The cantilevered cabinet, which spans the rear wall of the living space, was made by Paul Kafka, a fellow émigré from Vienna. The mix of timber, finished in matt black paint, and the reflective qualities of black glass is highly effective.

The dining table, also by Kafka, is surrounded by plywood DCM chairs, designed in 1946 by the influential American industrial designers Charles and Ray Eames.

In 1952, the Rose Seidler House was awarded the highest architectural accolade in Australia, the Sulman Medal. The significance is not to be underestimated, with the establishment seeking a style to call its own for so long. Seidler’s view, according to writer Donald Leslie Johnson, was that his architecture achieved ‘not only a total response to Australia but in complete sympathy, created out of the needs of Australia (society), the site (environment) and that it was logical (rational) and therefore suitable’.

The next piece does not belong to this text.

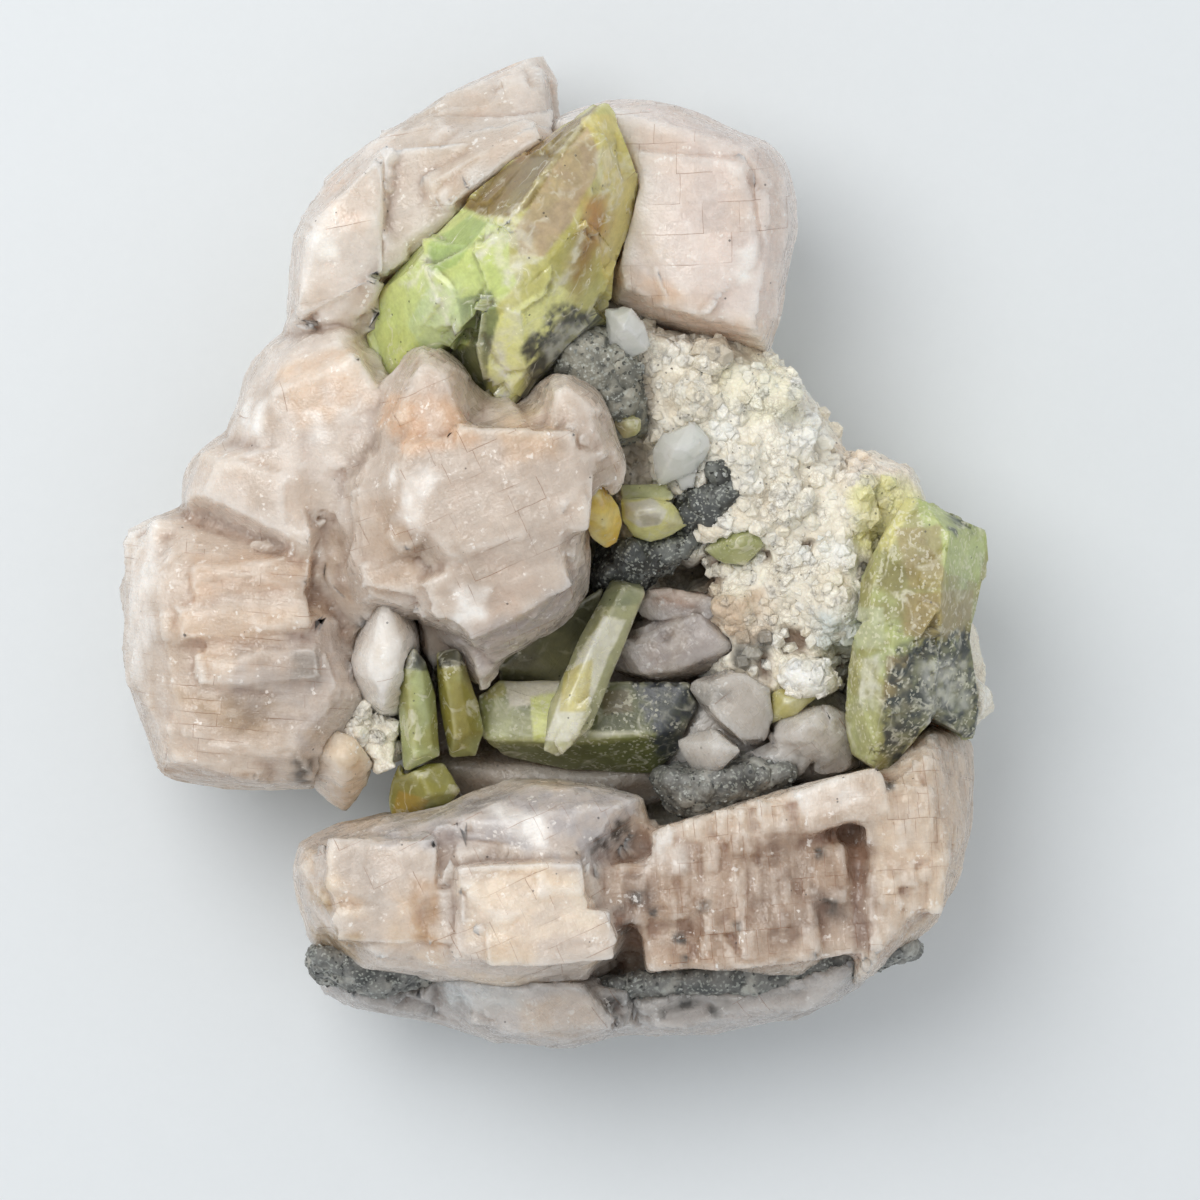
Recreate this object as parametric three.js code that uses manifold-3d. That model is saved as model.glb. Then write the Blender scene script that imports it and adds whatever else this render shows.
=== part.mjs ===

While that may be open to debate, what is incontrovertible is that this house was visionary. So many of its concepts are now commonplace, from the importance of aspect and siting, open-plan living and the integrated kitchen to the painted feature wall, the cantilevered cabinet and insistence on well-designed furniture.

This, Harry Seidler’s first commission in Australia, was as confident a statement as a young architect could make to establish his credentials, and laid the foundations for his career as one of the country’s most eminent and enduring architects.

A floor-to-ceiling curtain ‘wall’ sweeps across and can either extend the living area or create privacy between the living area and playroom.

Seidler directly imported furniture from the US, such as the Saarinen Womb Chair, Knoll Model 70. Artworks by Josef Albers sit on top of the cantilevered wall cabinet.